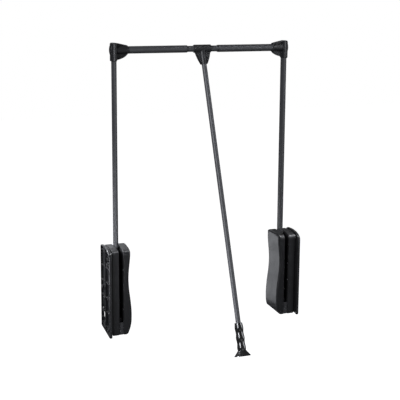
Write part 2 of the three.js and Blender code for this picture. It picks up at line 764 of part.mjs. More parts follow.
function armTube() {
  const section = withHole(oval(armThickness / 2, armDepth / 2),
    oval(armThickness / 2 - armWall, armDepth / 2 - armWall));
  return alongZ(section, armFoot, railHeight + armRiseInConnector, tubeSteps);
}

// Outline of the connector's web, between the cap, the rail socket's mouth and the quarter round below
function webOutline(inset) {
  const capSide = armThickness / 2;
  const mouth = socketReach - socketRimWidth / 2 - inset;
  const low = -capFoot + inset;
  const shape = new THREE.Shape();
  shape.moveTo(capSide + inset, low + capRound);
  shape.quadraticCurveTo(mouth - webBellySetback, low + webBellyRise, mouth, -socketRadius + inset);
  shape.lineTo(mouth, socketRadius - inset);
  shape.lineTo(capSide + flangeShoulderReach, flangeShoulder - inset);
  shape.lineTo(capSide + inset, flangeShoulder - inset);
  shape.closePath();
  return shape;
}

// Corner connector: an upright oval cap for the arm and a round socket for the rail, joined by a flanged web
function cornerConnector() {
  const capHalf = (armThickness + capWall + capInnerWall) / 2;
  const capMiddle = (capInnerWall - capWall) / 2;
  const capHalfDepth = armDepth / 2 + capDepthWall;
  const capRing = (z, inset) => {
    const section = new THREE.EllipseCurve(capMiddle, 0, capHalf - inset, capHalfDepth - inset);
    return section.getPoints(2 * tubeSteps).slice(1).map((point) => new THREE.Vector3(point.x, point.y, z));
  };
  const cap = loft([capRing(-capFoot, capRound / 2), capRing(-capFoot + capRound, 0),
    capRing(capTop - capRound, 0), capRing(capTop - capRound / 3, capRound / 3), capRing(capTop, capRound)]);
  const socket = turnedX([[0, 0], [socketRadius, 0], [socketRadius, socketReach - socketRimWidth],
    [socketRimRadius, socketReach - socketRimWidth], [socketRimRadius, socketReach - capRound / 3],
    [socketRadius, socketReach], [0, socketReach]], 2 * tubeSteps);
  const flange = alongY(webOutline(0), -flangeThickness / 2, flangeThickness / 2, edgeSteps);
  const pocket = webOutline(flangeRim);
  const bossRadius = (bossHalfHeight ** 2 + bossProud ** 2) / (2 * bossProud);
  const bossX = capMiddle - capHalf;
  const boss = new THREE.Shape();
  const bossAngle = Math.asin(bossHalfHeight / bossRadius);
  boss.absarc(bossX - bossProud + bossRadius, 0, bossRadius, Math.PI - bossAngle, Math.PI + bossAngle, false);
  boss.lineTo(capMiddle, -bossHalfHeight);
  boss.lineTo(capMiddle, bossHalfHeight);
  let body = union([flange]);
  body = cut(body, [alongY(pocket, webThickness / 2, flangeThickness, edgeSteps),
    alongY(pocket, -flangeThickness, -webThickness / 2, edgeSteps)]);
  body = body.add(union([cap, socket, alongY(boss, -bossDepth / 2, bossDepth / 2, edgeSteps)]));
  const openings = [
    alongZ(oval(armThickness / 2 + seatGap, armDepth / 2 + seatGap), -capFoot - overrun,
      armRiseInConnector + seatGap, tubeSteps),
    alongX(disc(outerRailRadius + seatGap), railSeat - seatGap, socketReach + overrun, tubeSteps),
  ];
  connectorScrewHeights().forEach((z) => {
    const face = bossX - bossProud;
    openings.push(alongX(disc(connectorScrewRadius + seatGap, 0, z), face - overrun, -armThickness / 2));
    openings.push(alongX(disc(connectorScrewHeadRadius + seatGap, 0, z), face - overrun,
      face + connectorScrewSink + connectorScrewHeadHeight));
  });
  const flute = capFlutePitch / 2;
  const fluteY = capHalfDepth * Math.sqrt(1 - (flute / capHalf) ** 2);
  [[-flute, -fluteY], [flute, -fluteY], [-flute, fluteY], [flute, fluteY]].forEach(([x, y]) => {
    openings.push(alongZ(disc(capFluteRadius, capMiddle + x, y), -capFoot - overrun, capFluteTop));
  });
  return surfaceOf(cut(body, openings));
}

function connectorScrewHeights() {
  return [-connectorScrewPitch / 2, connectorScrewPitch / 2];
}

function connectorScrews() {
  const face = -armThickness / 2 - capWall - bossProud + connectorScrewSink;
  return connectorScrewHeights().map((z) => turnedX([[0, face], [connectorScrewHeadRadius - seatGap, face],
    [connectorScrewHeadRadius, face + connectorScrewHeadHeight / 2],
    [connectorScrewHeadRadius, face + connectorScrewHeadHeight - seatGap],
    [connectorScrewRadius, face + connectorScrewHeadHeight - seatGap],
    [connectorScrewRadius, -armThickness / 2 - seatGap],
    [0, -armThickness / 2 - seatGap]], screwSides)
    .translate(0, 0, z));
}

function roundTube(radius, wall, from, to) {
  return alongX(withHole(disc(radius), disc(radius - wall)), from, to, tubeSteps);
}

// Rail bush: a liner in the mouth of an outer tube, drawn with its lip at zero and its liner along +X
function railBush() {
  const bore = innerRailRadius + slideGap;
  const liner = outerRailRadius - outerRailWall - slideGap;
  return turnedX([[bore, -bushLip], [outerRailRadius - bushLipTaper, -bushLip], [outerRailRadius, 0],
    [liner, 0], [liner, bushLength], [bore, bushLength], [bore, -bushLip]], 2 * tubeSteps);
}

// Tee leg's outline beside the pull rod
function legOutline(inset) {
  const shape = new THREE.Shape();
  shape.moveTo(-legShoulderHalf + inset, -legShoulder - inset);
  shape.quadraticCurveTo(-legBelly + inset, -legBellyDrop, -legFootHalf + inset, -legFoot + inset);
  shape.lineTo(legFootHalf - inset, -legFoot + inset);
  shape.quadraticCurveTo(legBelly - inset, -legBellyDrop, legShoulderHalf - inset, -legShoulder - inset);
  shape.closePath();
  return shape;
}

// Tee connector: a sleeve that turns on the inner rail tube, and a flanged leg that holds the pull rod
function teeConnector() {
  const half = teeLength / 2;
  const sleeve = turnedX([[0, -half], [teeRadius - teeChamfer, -half], [teeRadius, -half + teeChamfer],
    [teeRadius, half - teeChamfer], [teeRadius - teeChamfer, half], [0, half]], 2 * tubeSteps);
  const leg = alongY(legOutline(0), -legFlange / 2, legFlange / 2, edgeSteps);
  const pocket = legOutline(legRim);
  let body = cut(solid(leg), [alongY(pocket, legWeb / 2, legFlange, edgeSteps),
    alongY(pocket, -legFlange, -legWeb / 2, edgeSteps)]);
  const socket = turnedZ([[0, -legFoot], [legFootHalf, -legFoot], [legSocketRadius, -legBellyDrop],
    [legSocketRadius, 0], [0, 0]], 2 * tubeSteps);
  body = body.add(union([sleeve, socket]));
  return surfaceOf(cut(body, [
    alongX(disc(innerRailRadius + seatGap), -half - overrun, half + overrun, tubeSteps),
    alongZ(disc(pullRodRadius + seatGap), -legFoot - overrun, -pullRodTop + seatGap, tubeSteps),
    alongY(disc(teeScrewRadius + seatGap, 0, -teeScrewDrop), 0, legSocketRadius + overrun),
  ]));
}

function teeScrew() {
  const head = legSocketRadius + seatGap;
  const tip = pullRodRadius + seatGap;
  return turnedZ([[0, tip], [teeScrewRadius, tip], [teeScrewRadius, head], [teeScrewHeadRadius, head],
    [teeScrewRadius, head + teeScrewHeadHeight], [0, head + teeScrewHeadHeight]], screwSides)
    .rotateX(-Math.PI / 2).translate(0, 0, -teeScrewDrop);
}

function pullRod() {
  return alongZ(withHole(disc(pullRodRadius), disc(pullRodRadius - armWall)),
    -gripStart - gripBore + seatGap, -pullRodTop, tubeSteps);
}

// Grip: lobed finger swells over a foot that flares to a thin disc
function grip() {
  const levels = [[0, gripFootRadius - gripFootRim / 2, 0], [gripFootRim / 2, gripFootRadius, 0],
    [gripFootRim, gripFootRadius - gripFootRim / 2, 0]];
  for (let step = 1; step <= gripFlareSteps; step += 1) {
    const up = step / gripFlareSteps;
    const flare = (gripFootRadius - gripFootRim - gripWaistRadius) * (1 - up) ** 3;
    levels.push([gripFootRim + up * (gripFlare - gripFootRim), gripWaistRadius + flare, 0]);
  }
  for (let step = 1; step <= gripSwells * gripSwellSteps; step += 1) {
    const swell = Math.sin(Math.PI * step / gripSwellSteps) ** 2;
    const radius = gripWaistRadius + (gripSwellRadius - gripWaistRadius) * swell;
    levels.push([gripFlare + step * gripPitch / gripSwellSteps, radius, swell]);
  }
  const rings = levels.map(([height, radius, swell]) => {
    const ring = [];
    const z = height - gripStart - gripLength;
    for (let side = 0; side < gripSides; side += 1) {
      const angle = 2 * Math.PI * side / gripSides;
      const reach = radius - gripLobe * swell * (1 - Math.cos(gripLobes * angle)) / 2;
      ring.push(new THREE.Vector3(reach * Math.cos(angle), reach * Math.sin(angle), z));
    }
    return ring;
  });
  return surfaceOf(cut(solid(loft(rings)), [
    alongZ(disc(pullRodRadius + seatGap), -gripStart - gripBore, -gripStart + overrun, tubeSteps),
  ]));
}

// The lift, put together body by body

const lift = new THREE.Group();

function add(name, geometry, finish, place = [0, 0, 0], parent = lift) {
  const mesh = new THREE.Mesh(geometry, new THREE.MeshStandardMaterial(finish));
  mesh.name = name;
  mesh.position.set(place[0], place[1], place[2]);
  parent.add(mesh);
}

function addPair(name, geometry, finish, place = [0, 0, 0]) {
  add(`left_${name}`, geometry, finish, place);
  add(`right_${name}`, mirrored(geometry), finish, [overallWidth - place[0], place[1], place[2]]);
}

function addPairs(name, geometries, finish, place = [0, 0, 0]) {
  geometries.forEach((geometry, i) => addPair(`${name}_${i + 1}`, geometry, finish, place));
}

// Housings, screwed to the wardrobe's walls
addPair('wall_plate', wallPlate(), blackPlastic);
addPair('outer_shell', outerShell(), blackPlastic);
addPair('chassis', chassis(), darkSheet);
addPair('inner_cover', innerCover(), blackPlastic);
addPair('stop_block', stopBlock(), stopRubber);
addPair('pivot_pin', pivotPin(), brightSteel);
addPairs('chassis_screw', chassisScrews(), brightSteel);
addPairs('chassis_rivet', chassisRivets(), brightSteel);
addPair('return_spring', returnSpring(), brightSteel);
addPair('damper_cylinder', damperCylinder(), glossPlastic);
addPair('damper_nut', damperNut(), brightSteel);

// What the cranks pull down inside the housings
addPair('draw_rod', drawRod(), brightSteel);
addPair('spring_seat', springSeat(), brightSteel);
addPair('damper_rod', damperRod(), brightSteel);

// Arms, with the corner connectors and the outer rail tubes
const corner = [armCentre, 0, railHeight];
addPair('arm_lever', armLever(), coatedCasting);
addPair('crank_pin', crankPin(), brightSteel);
addPair('arm_tube', armTube(), paintedTube, [armCentre, 0, 0]);
addPair('corner_connector', cornerConnector(), glossPlastic, corner);
addPairs('connector_screw', connectorScrews(), blackSteel, corner);
const leftMouth = teeX - railExposure;
const rightMouth = teeX + railExposure;
const railAtHeight = [0, 0, railHeight];
const railEnd = armCentre + railSeat;
add('left_rail_tube', roundTube(outerRailRadius, outerRailWall, railEnd, leftMouth),
  paintedTube, railAtHeight);
add('right_rail_tube', roundTube(outerRailRadius, outerRailWall, rightMouth, overallWidth - railEnd),
  paintedTube, railAtHeight);
add('left_rail_bush', mirrored(railBush()), blackPlastic, [leftMouth + seatGap, 0, railHeight]);
add('right_rail_bush', railBush(), blackPlastic, [rightMouth - seatGap, 0, railHeight]);

// Middle of the rail
add('inner_rail_tube', roundTube(innerRailRadius, innerRailWall, teeX - innerRailHalf, teeX + innerRailHalf),
  paintedTube, railAtHeight);

// Pull rod, which turns on the inner tube
const pull = new THREE.Group();
pull.position.set(teeX, 0, railHeight);
pull.rotation.x = -restTilt;
lift.add(pull);
add('tee_connector', teeConnector(), glossPlastic, [0, 0, 0], pull);
add('tee_screw', teeScrew(), blackSteel, [0, 0, 0], pull);
add('pull_rod', pullRod(), paintedTube, [0, 0, 0], pull);
add('pull_grip', grip(), glossPlastic, [0, 0, 0], pull);

export default lift;
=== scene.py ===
import math

import bmesh
import bpy
from mathutils import Matrix, Vector


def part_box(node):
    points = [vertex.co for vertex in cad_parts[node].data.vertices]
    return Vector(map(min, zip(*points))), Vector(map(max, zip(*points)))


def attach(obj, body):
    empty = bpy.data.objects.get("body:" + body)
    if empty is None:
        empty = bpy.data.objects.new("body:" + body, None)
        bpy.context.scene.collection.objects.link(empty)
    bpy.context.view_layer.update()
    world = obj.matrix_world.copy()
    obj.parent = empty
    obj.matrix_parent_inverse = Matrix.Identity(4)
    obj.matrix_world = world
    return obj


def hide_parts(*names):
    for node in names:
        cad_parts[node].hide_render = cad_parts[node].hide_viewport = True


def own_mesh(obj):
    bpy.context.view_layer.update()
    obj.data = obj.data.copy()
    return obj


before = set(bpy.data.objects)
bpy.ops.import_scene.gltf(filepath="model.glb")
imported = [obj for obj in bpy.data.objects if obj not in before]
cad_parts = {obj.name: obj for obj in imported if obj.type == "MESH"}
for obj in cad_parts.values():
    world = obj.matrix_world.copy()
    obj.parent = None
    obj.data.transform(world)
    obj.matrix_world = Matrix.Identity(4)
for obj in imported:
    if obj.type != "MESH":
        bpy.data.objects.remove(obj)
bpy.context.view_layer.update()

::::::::

EXERCISE REQUIREMENTS:
In the listing above, find the line with "the inner tube" and the line with "obj.parent = empty", then print exactly those two lines and every line between them, and nothing more.

COMPLETE ANSWER:
// Pull rod, which turns on the inner tube
const pull = new THREE.Group();
pull.position.set(teeX, 0, railHeight);
pull.rotation.x = -restTilt;
lift.add(pull);
add('tee_connector', teeConnector(), glossPlastic, [0, 0, 0], pull);
add('tee_screw', teeScrew(), blackSteel, [0, 0, 0], pull);
add('pull_rod', pullRod(), paintedTube, [0, 0, 0], pull);
add('pull_grip', grip(), glossPlastic, [0, 0, 0], pull);

export default lift;
=== scene.py ===
import math

import bmesh
import bpy
from mathutils import Matrix, Vector


def part_box(node):
    points = [vertex.co for vertex in cad_parts[node].data.vertices]
    return Vector(map(min, zip(*points))), Vector(map(max, zip(*points)))


def attach(obj, body):
    empty = bpy.data.objects.get("body:" + body)
    if empty is None:
        empty = bpy.data.objects.new("body:" + body, None)
        bpy.context.scene.collection.objects.link(empty)
    bpy.context.view_layer.update()
    world = obj.matrix_world.copy()
    obj.parent = empty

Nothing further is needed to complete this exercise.